*Supplied data*

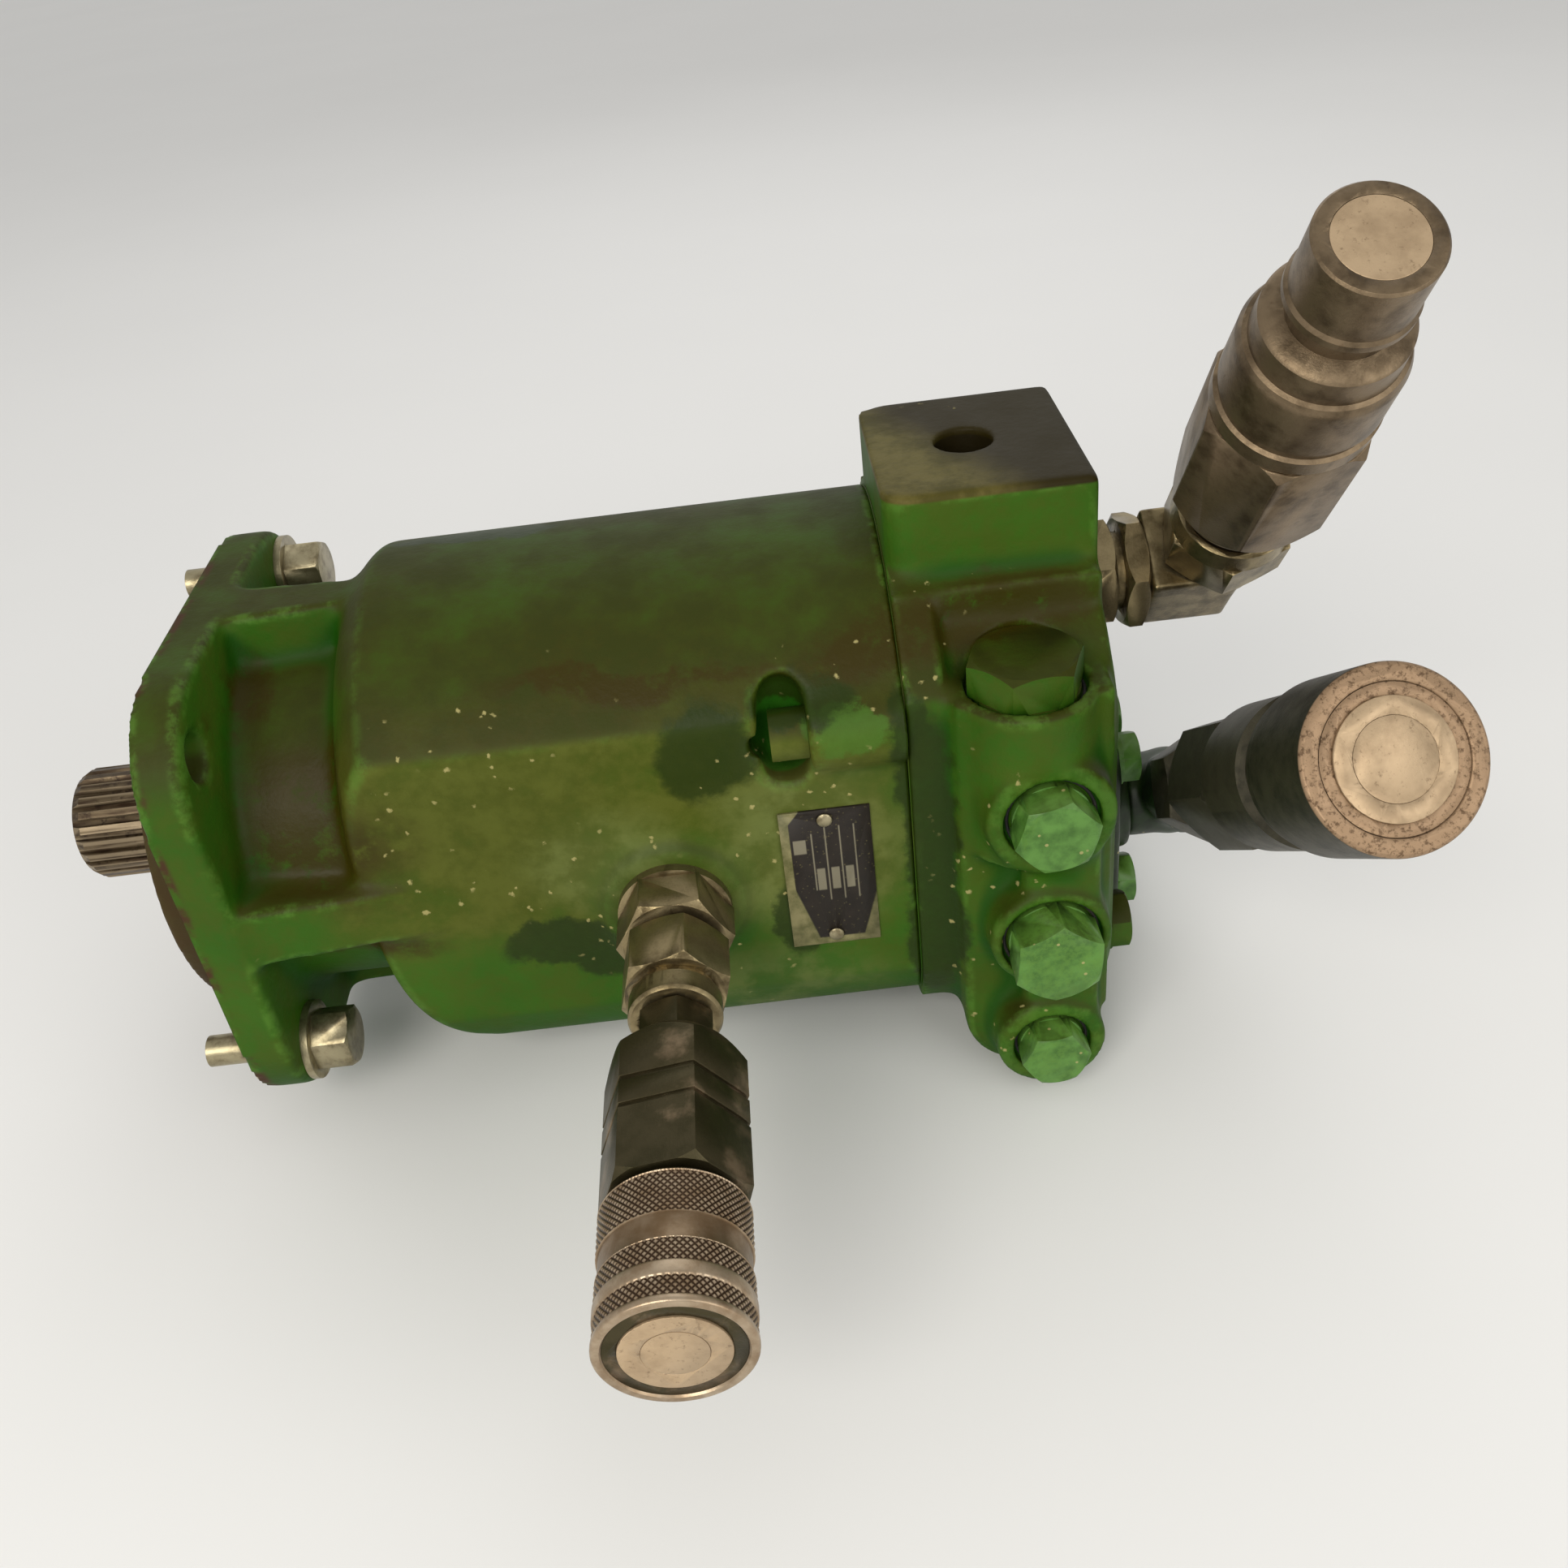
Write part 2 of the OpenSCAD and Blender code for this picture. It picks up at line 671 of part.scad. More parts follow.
plate_c = [190, -8.3];
plate_w = 27.5;
plate_h = 52.4;
module nameplate() {
    color([0.06, 0.06, 0.07]) translate([plate_c[0], -flat_y, plate_c[1]]) rotate([90, 0, 0]) difference() {
        translate([-plate_w / 2, -plate_h / 2, 0]) cube([plate_w, plate_h, 0.8]);
        for (s = [-1, 1]) translate([0, s * 22.5, -1]) cylinder(h = 3, r = 1.55);
    }
}

module nameplate_pins() {
    color([0.75, 0.74, 0.70]) for (s = [-1, 1])
        translate([plate_c[0], -flat_y, plate_c[1] + s * 22.5]) rotate([90, 0, 0]) {
            cylinder(h = 1, r = 1.5);
            translate([0, 0, 0.8]) intersection() {
                cylinder(h = 2, r = 2.4);
                translate([0, 0, -3]) sphere(4.2);
            }
        }
}

// The two bolts that are left in the flange, in the upper rear and lower front holes
module at_bolts() {
    for (s = [-1, 1]) translate([0, s * hole_at, s * hole_at]) rotate([0, 90, 0]) children();
}

module flange_bolts() {
    color([0.70, 0.68, 0.63]) at_bolts() {
        translate([0, 0, -20]) cylinder(h = 13, r = 5.2);
        translate([0, 0, -7 - eps]) cylinder(h = flange_t + 7 + 2 * eps, r = 6);
        translate([0, 0, flange_t]) cylinder(h = 2.4, r = 13);
        translate([0, 0, flange_t + 2.3]) hex_head(18, 12, low = false);
    }
}

module flange_washers() {
    color([0.66, 0.65, 0.60]) at_bolts() tube(12, 6 + gap, -3.2, 0);
}

// ---- quick couplers ----

// Flat-face socket parts, drawn with the face at z = 0 and the body below it.
// r is the sleeve's outer radius and f the radii of the ring edges on the face.
module socket_ring(f, l) {
    difference() {
        translate([0, 0, -l]) cylinder(h = l, r = f[1] - 0.06);
        translate([0, 0, -l - 1]) cylinder(h = l + 2, r = f[2] + 0.06);
    }
}

module socket_probe(f, l) {
    stem = f[2] * 0.55;
    translate([0, 0, -6]) cylinder(h = 6, r = f[2]);
    translate([0, 0, -10]) cylinder(h = 4 + eps, r1 = stem, r2 = f[2]);
    translate([0, 0, -l]) cylinder(h = l - 9, r = stem);
    translate([0, 0, -l]) difference() {
        cylinder(h = 3, r = f[1] - 0.05);
        for (i = [0:5]) rotate(i * 60) translate([f[2] * 1.08, 0, -1]) cylinder(h = 5, r = f[2] * 0.28);
    }
}

drain_f = [16.4, 13.1, 7.8];
pressure_f = [18.9, 15.7, 10.7];
ring_l = 14;

module drain_adapter() {
    color([0.62, 0.60, 0.55]) at_drain() translate([0, 0, drain_boss_y - drain_face]) difference() {
        union() {
            translate([0, 0, -12]) cylinder(h = 12 + eps, r = drain_thread_r - gap);
            cylinder(h = 3, r = 17.5);
            translate([0, 0, 2.9]) hex_head(31, 14, low = false);
            translate([0, 0, 16]) cylinder(h = 14, r = 10);
        }
        translate([0, 0, -13]) cylinder(h = 50, r = 6);
    }
}

module drain_swivel_nut() {
    color([0.66, 0.64, 0.58]) at_drain() difference() {
        union() {
            translate([0, 0, -131.5]) rotate(14) hex_head(29, 18.5);
            translate([0, 0, -113.1]) cylinder(h = 2.2, r = 12);
            rotate_extrude() polygon([[0, -111], [12.2, -111], [13.4, -110], [13.4, -104], [12.6, -103],
                [0, -103]]);
        }
        translate([0, 0, -132]) cylinder(h = 10.5, r = 10 + gap);
        translate([0, 0, -122]) cylinder(h = 30, r = 9.2);
    }
}

module drain_coupler_body() {
    rc = 34 / sqrt(3);
    color([0.45, 0.40, 0.34]) at_drain() difference() {
        union() {
            translate([0, 0, -15]) cylinder(h = 14.5, r = drain_f[0]);
            translate([0, 0, -40]) cylinder(h = 26, r = drain_f[0] - 1.6);
            intersection() {
                translate([0, 0, -90]) rotate(8) hex(34.4, 50.5);
                rotate_extrude() polygon([[0, -90], [13.5, -90], [rc + 0.6, -82], [rc + 0.6, -41.5],
                    [rc - 1.6, -39.5], [0, -39.5]]);
            }
        }
        for (z = [-61, -70]) translate([0, 0, z]) rotate(8) difference() {
            cylinder(h = 1.6, r = 30);
            translate([0, 0, -1]) hex(33, 4);
        }
        translate([0, 0, -47]) cylinder(h = 50, r = drain_f[1]);
        translate([0, 0, -120]) cylinder(h = 80, r = 6.5);
    }
    color([0.50, 0.45, 0.38]) at_drain() difference() {
        union() {
            translate([0, 0, -102.4]) rotate(20) hex_head(20, 12.5, high = false);
            translate([0, 0, -121]) cylinder(h = 18.7, r = 9.1);
        }
        translate([0, 0, -125]) cylinder(h = 40, r = 6.5);
    }
}

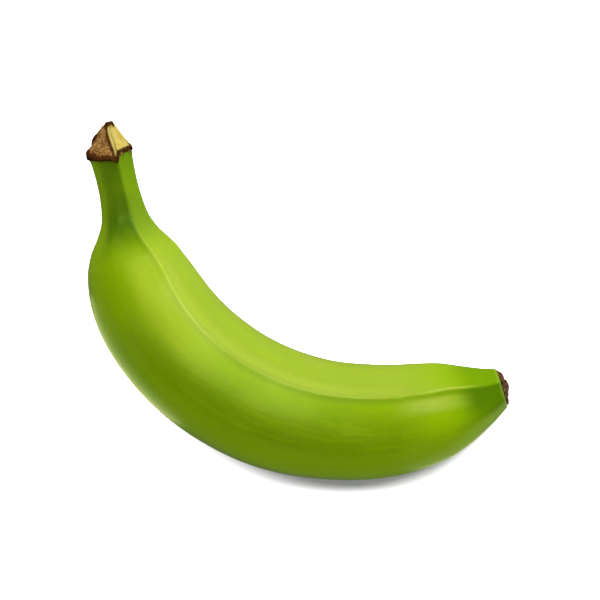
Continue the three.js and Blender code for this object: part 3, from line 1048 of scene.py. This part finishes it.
def scar_material():
    """A dry knob in a green margin. The knob is darkest in its lumps' hollows and in the gap at its
    edge, both painted shade, and its pale flecks are painted highlights.
    """
    nodes = Nodes("blossom_scar")
    level = nodes.attribute("scar_level")
    position = nodes.add("ShaderNodeTexCoord").outputs["Object"]
    lumps = nodes.noise(position, LUMP_PATTERN_WAVES, detail=4.0, roughness=0.6, distortion=0.5)
    highlight_flecks = nodes.noise(position, HIGHLIGHT_FLECK_WAVES, detail=2.0)
    # Painted shade in the lumps' hollows, where the bump is low, and painted highlights in pale
    # flecks
    colour = nodes.mix(nodes.ramp(lumps, *BROWN_LUMPS), SCAR_DARK, SCAR_BROWN)
    colour = nodes.mix(nodes.ramp(highlight_flecks, *HIGHLIGHT_FLECKS), colour, SCAR_HIGHLIGHT)
    colour = nodes.mix(nodes.ramp(level, *GREEN_MARGIN), colour, green_margin(nodes))
    # Painted shade in the gap between the green margin and the knob
    gap = nodes.product(nodes.ramp(level, *GAP_START), nodes.ramp(level, *GAP_END))
    colour = nodes.mix(gap, colour, SCAR_DARK)
    nodes.bump(lumps, strength=0.7, distance=0.0008)
    return nodes.finish(colour, roughness=0.5, specular=0.08)


# Looking straight down, with the height above the fruit's middle that gives the photo's scale
CAMERA_LENS = 100
CAMERA_SENSOR = 36
CAMERA_PLACE = (0.42, 0.38, 699.0)


def make_camera():
    camera = bpy.data.cameras.new("camera")
    camera.lens = CAMERA_LENS
    camera.sensor_width = CAMERA_SENSOR
    rig = bpy.data.objects.new("camera", camera)
    rig.location = Vector(CAMERA_PLACE) * METRES
    bpy.context.scene.collection.objects.link(rig)
    bpy.context.scene.camera = rig


# From here on, lengths are in metres.
FLOOR_SIZE = 8.0
FLOOR_DROP = 0.00005
FLOOR_WHITE = (0.7, 0.7, 0.7, 1)

# The surroundings give less light from the left. Their light grows between two values of X of
# the direction that it comes from.
WORLD_WHITE = (1, 1, 1, 1)
SURROUND_LIGHT = 0.56
SHADED_LIGHT = 0.42
SHADED_UNTIL = -0.9
FULL_FROM = 0.3


def make_floor():
    half = FLOOR_SIZE / 2
    corners = [(-half, -half, 0), (half, -half, 0), (half, half, 0), (-half, half, 0)]
    mesh = bpy.data.meshes.new("floor")
    mesh.from_pydata(corners, [], [(0, 1, 2, 3)])
    floor = bpy.data.objects.new("floor", mesh)
    floor.location.z = -FLOOR_DROP
    bpy.context.scene.collection.objects.link(floor)
    nodes = Nodes("pale_floor")
    mesh.materials.append(nodes.finish(FLOOR_WHITE, roughness=1.0, specular=0.0))
    return floor


def make_surroundings():
    """White surroundings with a shaded side, which the gloss doesn't show"""
    world = bpy.data.worlds.new("surroundings")
    bpy.context.scene.world = world
    world.use_nodes = True
    tree = world.node_tree
    background = tree.nodes["Background"]
    background.inputs["Color"].default_value = WORLD_WHITE
    direction = tree.nodes.new("ShaderNodeTexCoord").outputs["Generated"]
    axes = tree.nodes.new("ShaderNodeSeparateXYZ")
    tree.links.new(direction, axes.inputs["Vector"])
    light = tree.nodes.new("ShaderNodeMapRange")
    light.interpolation_type = "SMOOTHSTEP"
    light.inputs["From Min"].default_value = SHADED_UNTIL
    light.inputs["From Max"].default_value = FULL_FROM
    light.inputs["To Min"].default_value = SHADED_LIGHT
    light.inputs["To Max"].default_value = SURROUND_LIGHT
    tree.links.new(axes.outputs["X"], light.inputs["Value"])
    tree.links.new(light.outputs["Result"], background.inputs["Strength"])
    world.cycles_visibility.glossy = False


PURE_WHITE = (1.0, 1.0, 1.0)
WARM_WHITE = (1.0, 0.88, 0.55)
SOFT_WHITE = (1.0, 0.95, 0.5)
LEAF_LIGHT = (0.78, 1.0, 0.18)
FLOOR_GLOW = (0.98, 1.0, 0.5)
FLOOR_LIGHT_SIZE = 0.26
FLOOR_LIGHT_POWER = 13.0
GLOW_HEIGHT = 0.0005
FACING_UP = (math.pi, 0, 0)


def make_disk_light(name, place, size, power, colour, lit):
    """A round light that falls on one object alone; everything still throws its shadow"""
    lamp = bpy.data.lights.new(name, "AREA")
    lamp.shape = "DISK"
    lamp.size = size
    lamp.energy = power
    lamp.color = colour
    light = bpy.data.objects.new(name, lamp)
    light.location = place
    bpy.context.scene.collection.objects.link(light)
    receivers = bpy.data.collections.new(name + "_receivers")
    receivers.objects.link(lit)
    light.light_linking.receiver_collection = receivers
    return light


def aim(light, target):
    direction = Vector(target) - light.location
    light.rotation_euler = direction.to_track_quat("-Z", "Y").to_euler()


def make_softbox(name, place, target, size, power, colour, lit, only_gloss=False):
    """A soft light for one object, seen either in its colour or in its gloss"""
    light = make_disk_light(name, place, size, power, colour, lit)
    light.visible_diffuse = not only_gloss
    light.visible_glossy = only_gloss
    aim(light, target)


def make_floor_light(name, place, lit):
    """A light that makes the floor white, and doesn't bounce from it"""
    light = make_disk_light(name, place, FLOOR_LIGHT_SIZE, FLOOR_LIGHT_POWER, PURE_WHITE, lit)
    light.data.cycles.max_bounces = 0
    aim(light, (0, 0, 0))


def make_floor_glow(name, across, up, size, power, lit):
    """White floor beside the fruit, as its skin mirrors it at a glancing angle"""
    light = make_disk_light(name, (across, up, GLOW_HEIGHT), size, power, FLOOR_GLOW, lit)
    light.rotation_euler = FACING_UP
    light.visible_camera = False
    light.visible_diffuse = False


def make_lights(fruit, floor):
    make_softbox(
        "key_light", place=(0.07, 0.47, 0.38), target=(-0.02, 0, 0.02),
        size=0.55, power=3.25, colour=WARM_WHITE, lit=fruit)
    make_softbox(
        "gloss_light", place=(0.05, 0.29, 0.53), target=(0, 0, 0.02),
        size=0.42, power=13.0, colour=SOFT_WHITE, lit=fruit, only_gloss=True)
    make_softbox(
        "top_gloss_light", place=(-0.05, 0.02, 0.75), target=(0, 0, 0.02),
        size=0.4, power=17.0, colour=LEAF_LIGHT, lit=fruit, only_gloss=True)
    make_softbox(
        "side_light", place=(0.5, 0.25, 0.15), target=(-0.07, 0.05, 0.02),
        size=0.3, power=1.3, colour=WARM_WHITE, lit=fruit)
    # The shadows of the two floor lights meet only below the middle of the fruit.
    make_floor_light("left_floor_light", place=(-0.25, 0.18, 0.69), lit=floor)
    make_floor_light("right_floor_light", place=(0.14, 0.18, 0.69), lit=floor)
    make_floor_glow("left_floor_glow", across=-0.119, up=-0.056, size=0.11, power=0.11, lit=fruit)
    make_floor_glow("right_floor_glow", across=0.115, up=-0.09, size=0.12, power=0.058, lit=fruit)


bpy.context.scene.view_settings.view_transform = "Standard"

make_camera()
floor = make_floor()
make_surroundings()

fruit = make_fruit()
for material in (peel_material(), crown_material(), scar_material()):
    fruit.data.materials.append(material)
make_lights(fruit, floor)

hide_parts("plantain")
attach(fruit, "root")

*The problem*
Everything from the first line of the material through the line containing "---- quick couplers" is to be printed exactly; lines after that are to be left out.

*In response*
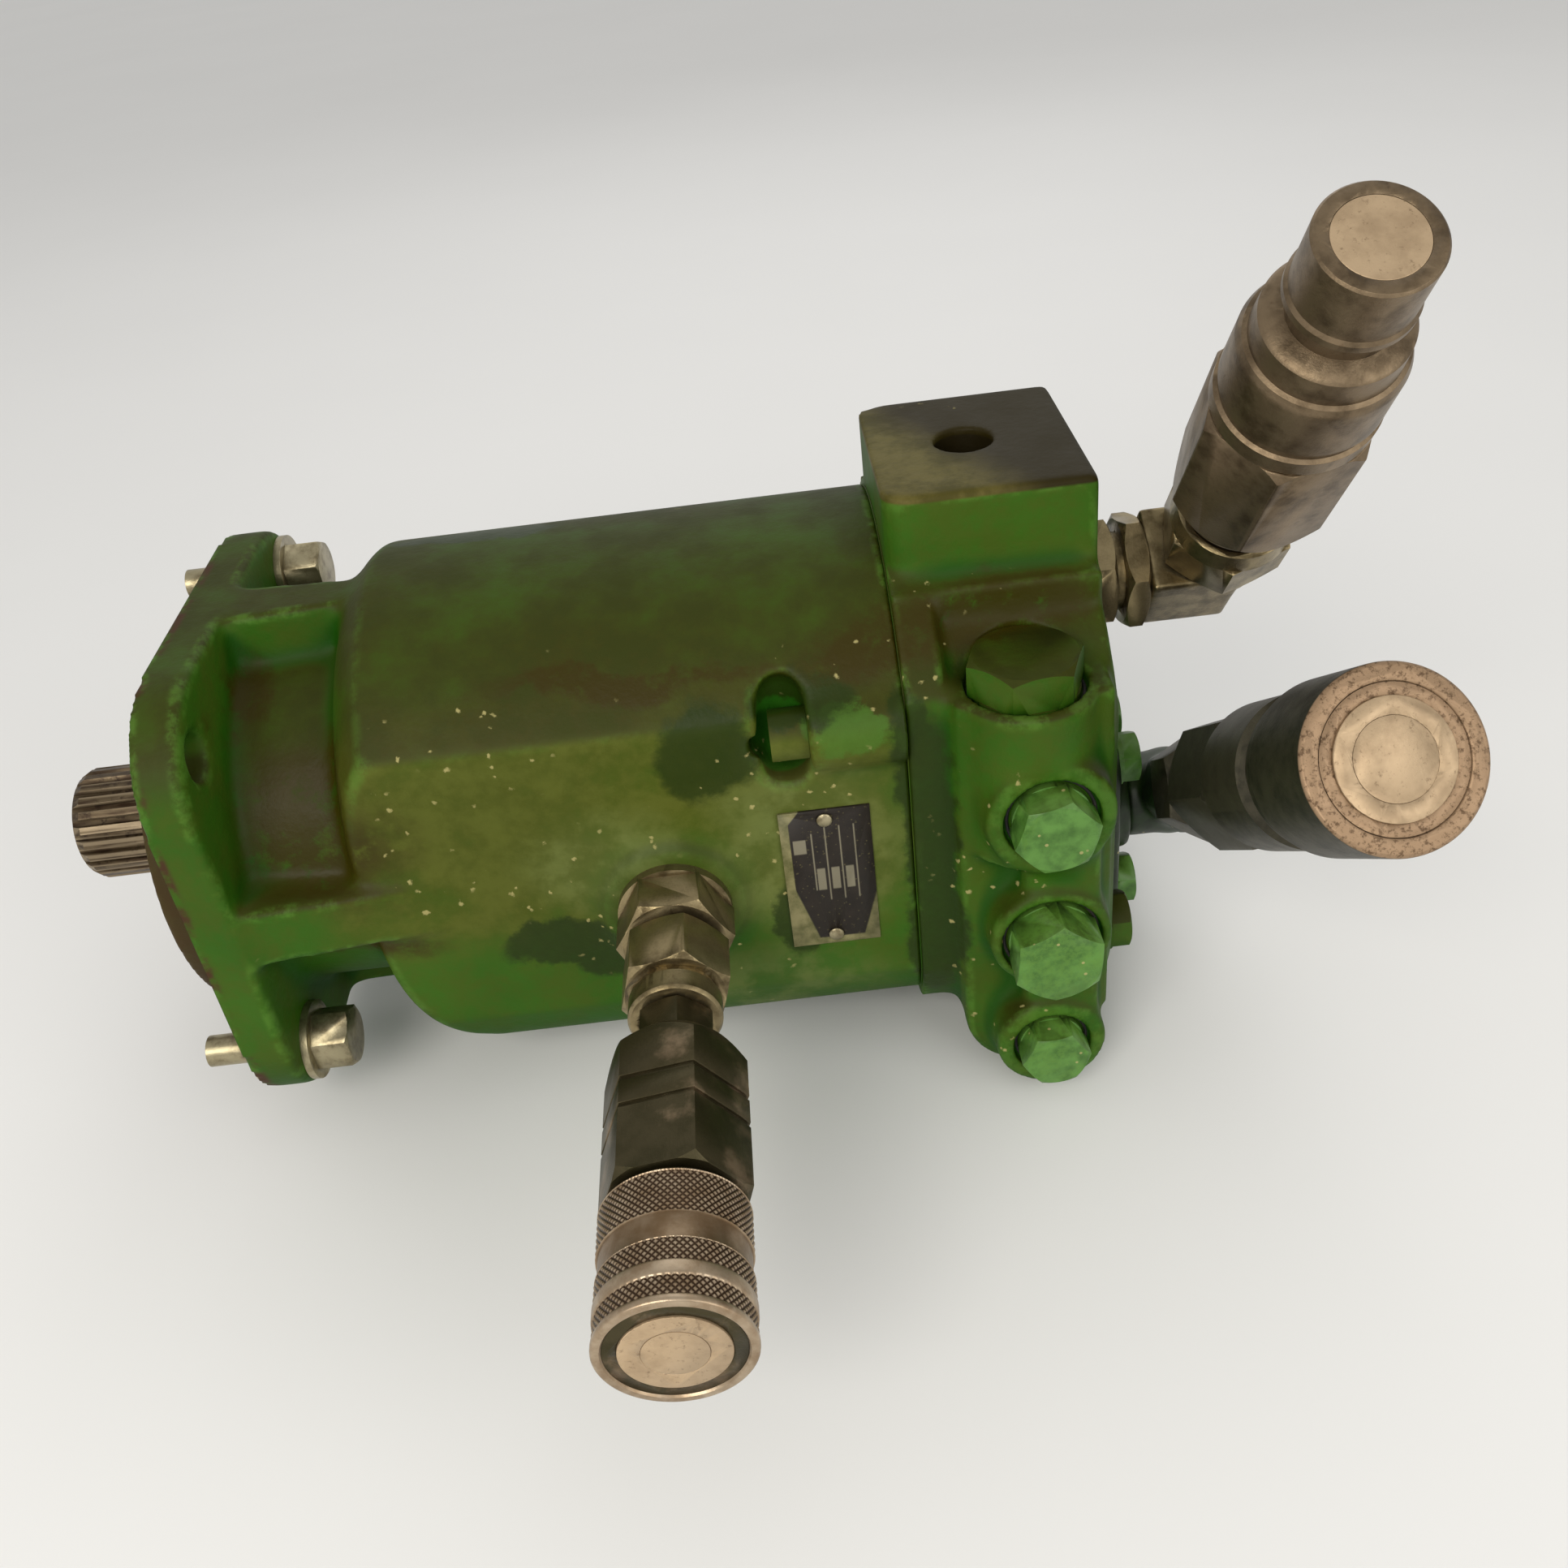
Write part 2 of the OpenSCAD and Blender code for this picture. It picks up at line 671 of part.scad. More parts follow.
plate_c = [190, -8.3];
plate_w = 27.5;
plate_h = 52.4;
module nameplate() {
    color([0.06, 0.06, 0.07]) translate([plate_c[0], -flat_y, plate_c[1]]) rotate([90, 0, 0]) difference() {
        translate([-plate_w / 2, -plate_h / 2, 0]) cube([plate_w, plate_h, 0.8]);
        for (s = [-1, 1]) translate([0, s * 22.5, -1]) cylinder(h = 3, r = 1.55);
    }
}

module nameplate_pins() {
    color([0.75, 0.74, 0.70]) for (s = [-1, 1])
        translate([plate_c[0], -flat_y, plate_c[1] + s * 22.5]) rotate([90, 0, 0]) {
            cylinder(h = 1, r = 1.5);
            translate([0, 0, 0.8]) intersection() {
                cylinder(h = 2, r = 2.4);
                translate([0, 0, -3]) sphere(4.2);
            }
        }
}

// The two bolts that are left in the flange, in the upper rear and lower front holes
module at_bolts() {
    for (s = [-1, 1]) translate([0, s * hole_at, s * hole_at]) rotate([0, 90, 0]) children();
}

module flange_bolts() {
    color([0.70, 0.68, 0.63]) at_bolts() {
        translate([0, 0, -20]) cylinder(h = 13, r = 5.2);
        translate([0, 0, -7 - eps]) cylinder(h = flange_t + 7 + 2 * eps, r = 6);
        translate([0, 0, flange_t]) cylinder(h = 2.4, r = 13);
        translate([0, 0, flange_t + 2.3]) hex_head(18, 12, low = false);
    }
}

module flange_washers() {
    color([0.66, 0.65, 0.60]) at_bolts() tube(12, 6 + gap, -3.2, 0);
}

// ---- quick couplers ----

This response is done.